AIM —
Exactly repeat the full listing that follows.

-- Start RAW DATA --

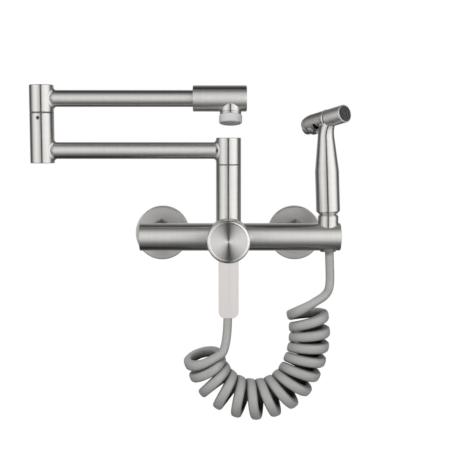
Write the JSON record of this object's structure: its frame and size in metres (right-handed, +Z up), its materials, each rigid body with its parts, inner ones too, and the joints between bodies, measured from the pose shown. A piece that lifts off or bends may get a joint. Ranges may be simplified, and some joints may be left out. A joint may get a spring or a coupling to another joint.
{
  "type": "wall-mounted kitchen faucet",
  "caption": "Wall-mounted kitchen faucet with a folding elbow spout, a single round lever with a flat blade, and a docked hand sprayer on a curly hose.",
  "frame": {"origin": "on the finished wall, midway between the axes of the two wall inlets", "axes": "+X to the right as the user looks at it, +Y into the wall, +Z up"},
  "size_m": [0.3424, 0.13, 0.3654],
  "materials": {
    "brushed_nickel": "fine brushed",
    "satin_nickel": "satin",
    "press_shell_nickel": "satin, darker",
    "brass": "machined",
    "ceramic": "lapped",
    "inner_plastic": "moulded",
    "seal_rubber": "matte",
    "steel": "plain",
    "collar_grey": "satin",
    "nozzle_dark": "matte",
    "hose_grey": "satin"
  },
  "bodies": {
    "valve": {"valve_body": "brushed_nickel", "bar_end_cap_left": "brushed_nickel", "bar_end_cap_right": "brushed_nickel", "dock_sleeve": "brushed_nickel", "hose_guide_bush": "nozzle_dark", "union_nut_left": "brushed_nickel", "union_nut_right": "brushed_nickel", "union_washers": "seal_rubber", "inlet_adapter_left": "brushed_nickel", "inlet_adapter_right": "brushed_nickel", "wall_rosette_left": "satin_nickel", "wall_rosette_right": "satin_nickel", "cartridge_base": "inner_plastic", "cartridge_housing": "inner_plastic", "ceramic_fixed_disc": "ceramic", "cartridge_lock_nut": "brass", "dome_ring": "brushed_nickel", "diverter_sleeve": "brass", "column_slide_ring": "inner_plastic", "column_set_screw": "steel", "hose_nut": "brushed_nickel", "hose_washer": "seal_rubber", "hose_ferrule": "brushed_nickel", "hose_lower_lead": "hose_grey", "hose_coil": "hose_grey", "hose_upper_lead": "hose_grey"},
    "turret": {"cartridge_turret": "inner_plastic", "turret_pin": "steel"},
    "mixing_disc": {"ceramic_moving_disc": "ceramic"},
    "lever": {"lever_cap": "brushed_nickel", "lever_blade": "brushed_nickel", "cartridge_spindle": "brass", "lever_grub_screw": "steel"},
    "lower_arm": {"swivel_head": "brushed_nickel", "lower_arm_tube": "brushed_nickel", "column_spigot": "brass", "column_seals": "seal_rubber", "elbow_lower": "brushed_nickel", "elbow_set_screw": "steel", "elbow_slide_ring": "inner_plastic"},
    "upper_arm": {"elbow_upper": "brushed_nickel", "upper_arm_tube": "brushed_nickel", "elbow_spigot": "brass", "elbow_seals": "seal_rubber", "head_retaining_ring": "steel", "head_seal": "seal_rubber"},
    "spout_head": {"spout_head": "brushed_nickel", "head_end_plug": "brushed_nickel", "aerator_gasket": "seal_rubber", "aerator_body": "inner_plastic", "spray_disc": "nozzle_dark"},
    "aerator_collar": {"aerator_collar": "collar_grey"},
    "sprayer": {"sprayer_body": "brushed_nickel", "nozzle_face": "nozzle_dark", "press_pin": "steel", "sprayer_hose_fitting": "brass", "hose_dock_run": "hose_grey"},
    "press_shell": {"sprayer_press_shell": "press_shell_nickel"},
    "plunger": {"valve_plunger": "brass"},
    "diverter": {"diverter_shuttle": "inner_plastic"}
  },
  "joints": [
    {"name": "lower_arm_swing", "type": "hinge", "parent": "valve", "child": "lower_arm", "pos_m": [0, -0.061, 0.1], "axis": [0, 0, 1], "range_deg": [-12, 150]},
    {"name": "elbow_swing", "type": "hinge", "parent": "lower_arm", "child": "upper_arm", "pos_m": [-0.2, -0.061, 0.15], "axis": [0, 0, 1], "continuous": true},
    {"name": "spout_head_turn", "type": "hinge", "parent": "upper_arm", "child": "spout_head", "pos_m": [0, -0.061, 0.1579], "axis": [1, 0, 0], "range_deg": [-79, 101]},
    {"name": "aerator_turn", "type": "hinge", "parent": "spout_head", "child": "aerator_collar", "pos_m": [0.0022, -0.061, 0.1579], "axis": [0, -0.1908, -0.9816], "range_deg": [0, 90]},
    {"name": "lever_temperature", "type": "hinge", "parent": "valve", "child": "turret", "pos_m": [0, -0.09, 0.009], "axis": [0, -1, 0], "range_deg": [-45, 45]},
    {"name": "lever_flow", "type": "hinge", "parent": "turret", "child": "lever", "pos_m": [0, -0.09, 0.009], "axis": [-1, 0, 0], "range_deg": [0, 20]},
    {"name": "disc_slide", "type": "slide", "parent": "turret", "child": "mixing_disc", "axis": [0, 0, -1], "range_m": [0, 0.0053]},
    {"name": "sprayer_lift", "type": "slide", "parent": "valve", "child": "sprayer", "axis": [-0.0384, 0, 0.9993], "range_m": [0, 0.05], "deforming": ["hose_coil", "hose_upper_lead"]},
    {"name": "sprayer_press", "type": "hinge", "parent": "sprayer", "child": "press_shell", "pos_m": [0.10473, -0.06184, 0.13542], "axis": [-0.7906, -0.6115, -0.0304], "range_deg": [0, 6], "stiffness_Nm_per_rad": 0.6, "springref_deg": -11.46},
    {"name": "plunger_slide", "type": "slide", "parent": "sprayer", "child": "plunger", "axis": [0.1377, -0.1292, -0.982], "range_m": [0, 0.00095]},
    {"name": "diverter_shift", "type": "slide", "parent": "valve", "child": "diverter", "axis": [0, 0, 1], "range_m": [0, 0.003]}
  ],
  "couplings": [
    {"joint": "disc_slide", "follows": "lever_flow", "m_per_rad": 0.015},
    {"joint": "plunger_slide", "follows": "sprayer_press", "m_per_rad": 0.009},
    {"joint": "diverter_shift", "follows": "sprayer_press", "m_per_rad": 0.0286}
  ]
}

-- End RAW DATA --

TASK ANSWER —
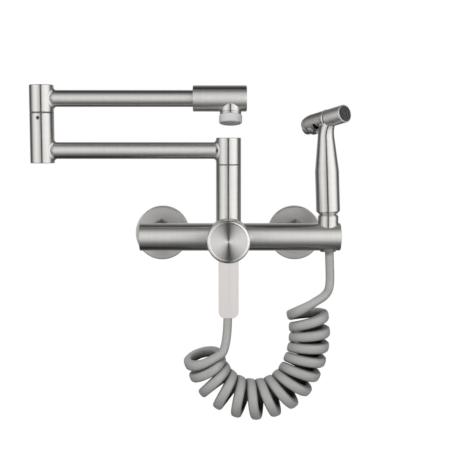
Write the JSON record of this object's structure: its frame and size in metres (right-handed, +Z up), its materials, each rigid body with its parts, inner ones too, and the joints between bodies, measured from the pose shown. A piece that lifts off or bends may get a joint. Ranges may be simplified, and some joints may be left out. A joint may get a spring or a coupling to another joint.
{
  "type": "wall-mounted kitchen faucet",
  "caption": "Wall-mounted kitchen faucet with a folding elbow spout, a single round lever with a flat blade, and a docked hand sprayer on a curly hose.",
  "frame": {"origin": "on the finished wall, midway between the axes of the two wall inlets", "axes": "+X to the right as the user looks at it, +Y into the wall, +Z up"},
  "size_m": [0.3424, 0.13, 0.3654],
  "materials": {
    "brushed_nickel": "fine brushed",
    "satin_nickel": "satin",
    "press_shell_nickel": "satin, darker",
    "brass": "machined",
    "ceramic": "lapped",
    "inner_plastic": "moulded",
    "seal_rubber": "matte",
    "steel": "plain",
    "collar_grey": "satin",
    "nozzle_dark": "matte",
    "hose_grey": "satin"
  },
  "bodies": {
    "valve": {"valve_body": "brushed_nickel", "bar_end_cap_left": "brushed_nickel", "bar_end_cap_right": "brushed_nickel", "dock_sleeve": "brushed_nickel", "hose_guide_bush": "nozzle_dark", "union_nut_left": "brushed_nickel", "union_nut_right": "brushed_nickel", "union_washers": "seal_rubber", "inlet_adapter_left": "brushed_nickel", "inlet_adapter_right": "brushed_nickel", "wall_rosette_left": "satin_nickel", "wall_rosette_right": "satin_nickel", "cartridge_base": "inner_plastic", "cartridge_housing": "inner_plastic", "ceramic_fixed_disc": "ceramic", "cartridge_lock_nut": "brass", "dome_ring": "brushed_nickel", "diverter_sleeve": "brass", "column_slide_ring": "inner_plastic", "column_set_screw": "steel", "hose_nut": "brushed_nickel", "hose_washer": "seal_rubber", "hose_ferrule": "brushed_nickel", "hose_lower_lead": "hose_grey", "hose_coil": "hose_grey", "hose_upper_lead": "hose_grey"},
    "turret": {"cartridge_turret": "inner_plastic", "turret_pin": "steel"},
    "mixing_disc": {"ceramic_moving_disc": "ceramic"},
    "lever": {"lever_cap": "brushed_nickel", "lever_blade": "brushed_nickel", "cartridge_spindle": "brass", "lever_grub_screw": "steel"},
    "lower_arm": {"swivel_head": "brushed_nickel", "lower_arm_tube": "brushed_nickel", "column_spigot": "brass", "column_seals": "seal_rubber", "elbow_lower": "brushed_nickel", "elbow_set_screw": "steel", "elbow_slide_ring": "inner_plastic"},
    "upper_arm": {"elbow_upper": "brushed_nickel", "upper_arm_tube": "brushed_nickel", "elbow_spigot": "brass", "elbow_seals": "seal_rubber", "head_retaining_ring": "steel", "head_seal": "seal_rubber"},
    "spout_head": {"spout_head": "brushed_nickel", "head_end_plug": "brushed_nickel", "aerator_gasket": "seal_rubber", "aerator_body": "inner_plastic", "spray_disc": "nozzle_dark"},
    "aerator_collar": {"aerator_collar": "collar_grey"},
    "sprayer": {"sprayer_body": "brushed_nickel", "nozzle_face": "nozzle_dark", "press_pin": "steel", "sprayer_hose_fitting": "brass", "hose_dock_run": "hose_grey"},
    "press_shell": {"sprayer_press_shell": "press_shell_nickel"},
    "plunger": {"valve_plunger": "brass"},
    "diverter": {"diverter_shuttle": "inner_plastic"}
  },
  "joints": [
    {"name": "lower_arm_swing", "type": "hinge", "parent": "valve", "child": "lower_arm", "pos_m": [0, -0.061, 0.1], "axis": [0, 0, 1], "range_deg": [-12, 150]},
    {"name": "elbow_swing", "type": "hinge", "parent": "lower_arm", "child": "upper_arm", "pos_m": [-0.2, -0.061, 0.15], "axis": [0, 0, 1], "continuous": true},
    {"name": "spout_head_turn", "type": "hinge", "parent": "upper_arm", "child": "spout_head", "pos_m": [0, -0.061, 0.1579], "axis": [1, 0, 0], "range_deg": [-79, 101]},
    {"name": "aerator_turn", "type": "hinge", "parent": "spout_head", "child": "aerator_collar", "pos_m": [0.0022, -0.061, 0.1579], "axis": [0, -0.1908, -0.9816], "range_deg": [0, 90]},
    {"name": "lever_temperature", "type": "hinge", "parent": "valve", "child": "turret", "pos_m": [0, -0.09, 0.009], "axis": [0, -1, 0], "range_deg": [-45, 45]},
    {"name": "lever_flow", "type": "hinge", "parent": "turret", "child": "lever", "pos_m": [0, -0.09, 0.009], "axis": [-1, 0, 0], "range_deg": [0, 20]},
    {"name": "disc_slide", "type": "slide", "parent": "turret", "child": "mixing_disc", "axis": [0, 0, -1], "range_m": [0, 0.0053]},
    {"name": "sprayer_lift", "type": "slide", "parent": "valve", "child": "sprayer", "axis": [-0.0384, 0, 0.9993], "range_m": [0, 0.05], "deforming": ["hose_coil", "hose_upper_lead"]},
    {"name": "sprayer_press", "type": "hinge", "parent": "sprayer", "child": "press_shell", "pos_m": [0.10473, -0.06184, 0.13542], "axis": [-0.7906, -0.6115, -0.0304], "range_deg": [0, 6], "stiffness_Nm_per_rad": 0.6, "springref_deg": -11.46},
    {"name": "plunger_slide", "type": "slide", "parent": "sprayer", "child": "plunger", "axis": [0.1377, -0.1292, -0.982], "range_m": [0, 0.00095]},
    {"name": "diverter_shift", "type": "slide", "parent": "valve", "child": "diverter", "axis": [0, 0, 1], "range_m": [0, 0.003]}
  ],
  "couplings": [
    {"joint": "disc_slide", "follows": "lever_flow", "m_per_rad": 0.015},
    {"joint": "plunger_slide", "follows": "sprayer_press", "m_per_rad": 0.009},
    {"joint": "diverter_shift", "follows": "sprayer_press", "m_per_rad": 0.0286}
  ]
}